Who is Lina Khan? Biden Names 32-Yr-Old Pakistani-American to Powerful Role as FTC Head

President Joe Biden named Pakistani-American Lina Khan as the new chairwoman of the Federal Trade Commission (FTC), giving the 32-year-old a chance to take up the powerful role in the agency protecting consumers from business malpractices and companies from unfair competition.

The unexpected move by President Biden came hours after the Senate confirmed Khan for a seat on the FTC by a vote of 69-28 on June 15, 2021.

Khan will replace acting Chairwoman Rebecca Kelly Slaughter, who has been a commissioner for three years in the agency. Khan's appointment as the chairwoman marks her rapid rise to the top of US antitrust enforcement.

Lina Khan
Lina Khan appointed new chairwoman of FTC Reuters

"It is a tremendous honor to have been selected by President Biden to lead the Federal Trade Commission," said Khan, speaking of her new position. "I look forward to working with my colleagues to protect the public from corporate abuse. I'm very grateful to Acting Chairwoman Slaughter for her outstanding stewardship of the Commission," Khan further said according to a release.

Who is Lina Khan?

Lina Khan, 32, was born in the UK and moved to the United States as a child. She is a graduate of Williams College and studied law at Yale University. Khan was working as an Associate Professor of Law at Columbia Law School prior to becoming the chairwoman of FTC.

Khan had previously served as counsel to the U.S. House Judiciary Committee's Subcommittee on Antitrust, Commercial, and Administrative Law, legal adviser to FTC Commissioner Rohit Chopra, and legal director at the Open Markets Institute.

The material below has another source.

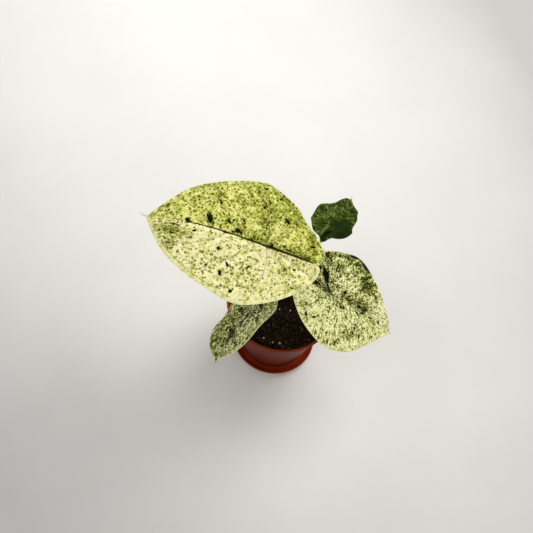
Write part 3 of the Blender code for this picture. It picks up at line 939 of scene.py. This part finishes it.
def blade_mesh(name, leaf, marks):
    """The blade with its veins, as a closed sheet that is ribbed beneath."""
    starts, lefts, rights, veins, junction_row = rib_rows(leaf)
    rows = len(starts)
    across = leaf["across"]
    q = np.linspace(0, 1, across + 1)
    shares = 0.3 * q + 0.7 * (0.5 - 0.5 * np.cos(math.pi * q))
    grids = []
    vein_lines = []
    for side, half, counts in ((1, "L", lefts), (-1, "R", rights)):
        outer = margin(leaf["left" if side == 1 else "right"], side, counts)
        inner = np.column_stack((starts, np.zeros(rows)))
        ray = outer - inner
        back = np.clip((counts - counts[junction_row]) / (notch_count - counts[junction_row]), 0, 1)
        bow = 0.10 * np.minimum(1, counts / 1.5) * (1 - back) ** 2
        behind = np.column_stack((-np.abs(ray[:, 1]), side * ray[:, 0]))
        humps = 4 * shares * (1 - shares) * (1.25 - 0.5 * shares)
        grid = inner[:, None] + ray[:, None] * shares[None, :, None]
        grid = grid + behind[:, None] * (bow[:, None] * humps[None, :])[:, :, None]
        grids.append(grid)
        vein_lines += [grid[row] for row in veins[half]]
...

She is in charge of one of two agencies responsible for policing competition in the U.S. The other is the Justice Department's antitrust division.

Khan's scholarship on antitrust and competition policy has been published in the Columbia Law Review, Harvard Law Review, University of Chicago Law Review, and Yale Law Journal.

Earlier this year, Khan revealed to BBC how she started getting interested in competition law as a policy researcher after her graduation.

"What became clear is there had been a systemic trend across the US... markets had come to be controlled by a very small number of companies," Khan said, according to reports.